> **Task statement**:
All of the records below need to be copied exactly.

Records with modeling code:
((

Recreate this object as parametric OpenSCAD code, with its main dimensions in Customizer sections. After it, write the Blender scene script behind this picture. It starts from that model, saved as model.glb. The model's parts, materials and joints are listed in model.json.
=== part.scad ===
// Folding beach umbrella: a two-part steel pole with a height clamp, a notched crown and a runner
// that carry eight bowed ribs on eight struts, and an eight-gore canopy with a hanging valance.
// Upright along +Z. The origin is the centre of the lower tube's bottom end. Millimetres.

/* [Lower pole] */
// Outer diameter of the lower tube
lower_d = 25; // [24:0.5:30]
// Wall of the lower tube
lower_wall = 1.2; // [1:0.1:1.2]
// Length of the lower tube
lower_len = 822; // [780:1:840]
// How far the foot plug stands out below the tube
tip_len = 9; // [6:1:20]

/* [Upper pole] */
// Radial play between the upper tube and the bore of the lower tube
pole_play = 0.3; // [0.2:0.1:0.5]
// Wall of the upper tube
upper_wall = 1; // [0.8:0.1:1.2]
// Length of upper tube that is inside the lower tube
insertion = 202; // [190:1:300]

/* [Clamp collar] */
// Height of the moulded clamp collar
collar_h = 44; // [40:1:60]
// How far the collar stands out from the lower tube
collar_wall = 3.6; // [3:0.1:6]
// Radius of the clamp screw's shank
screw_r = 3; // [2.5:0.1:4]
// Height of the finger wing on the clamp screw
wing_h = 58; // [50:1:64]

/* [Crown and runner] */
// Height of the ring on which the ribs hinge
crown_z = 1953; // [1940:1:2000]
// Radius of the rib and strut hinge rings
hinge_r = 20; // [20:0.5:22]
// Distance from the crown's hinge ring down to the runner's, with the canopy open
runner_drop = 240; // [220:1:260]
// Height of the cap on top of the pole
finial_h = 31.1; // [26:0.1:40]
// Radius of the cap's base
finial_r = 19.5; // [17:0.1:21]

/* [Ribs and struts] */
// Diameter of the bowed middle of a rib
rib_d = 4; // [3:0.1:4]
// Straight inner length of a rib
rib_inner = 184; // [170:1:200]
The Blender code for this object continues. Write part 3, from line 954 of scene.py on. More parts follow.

))

> **Solution to the problem**:
Recreate this object as parametric OpenSCAD code, with its main dimensions in Customizer sections. After it, write the Blender scene script behind this picture. It starts from that model, saved as model.glb. The model's parts, materials and joints are listed in model.json.
=== part.scad ===
// Folding beach umbrella: a two-part steel pole with a height clamp, a notched crown and a runner
// that carry eight bowed ribs on eight struts, and an eight-gore canopy with a hanging valance.
// Upright along +Z. The origin is the centre of the lower tube's bottom end. Millimetres.

/* [Lower pole] */
// Outer diameter of the lower tube
lower_d = 25; // [24:0.5:30]
// Wall of the lower tube
lower_wall = 1.2; // [1:0.1:1.2]
// Length of the lower tube
lower_len = 822; // [780:1:840]
// How far the foot plug stands out below the tube
tip_len = 9; // [6:1:20]

/* [Upper pole] */
// Radial play between the upper tube and the bore of the lower tube
pole_play = 0.3; // [0.2:0.1:0.5]
// Wall of the upper tube
upper_wall = 1; // [0.8:0.1:1.2]
// Length of upper tube that is inside the lower tube
insertion = 202; // [190:1:300]

/* [Clamp collar] */
// Height of the moulded clamp collar
collar_h = 44; // [40:1:60]
// How far the collar stands out from the lower tube
collar_wall = 3.6; // [3:0.1:6]
// Radius of the clamp screw's shank
screw_r = 3; // [2.5:0.1:4]
// Height of the finger wing on the clamp screw
wing_h = 58; // [50:1:64]

/* [Crown and runner] */
// Height of the ring on which the ribs hinge
crown_z = 1953; // [1940:1:2000]
// Radius of the rib and strut hinge rings
hinge_r = 20; // [20:0.5:22]
// Distance from the crown's hinge ring down to the runner's, with the canopy open
runner_drop = 240; // [220:1:260]
// Height of the cap on top of the pole
finial_h = 31.1; // [26:0.1:40]
// Radius of the cap's base
finial_r = 19.5; // [17:0.1:21]

/* [Ribs and struts] */
// Diameter of the bowed middle of a rib
rib_d = 4; // [3:0.1:4]
// Straight inner length of a rib
rib_inner = 184; // [170:1:200]
The Blender code for this object continues. Write part 3, from line 954 of scene.py on. More parts follow.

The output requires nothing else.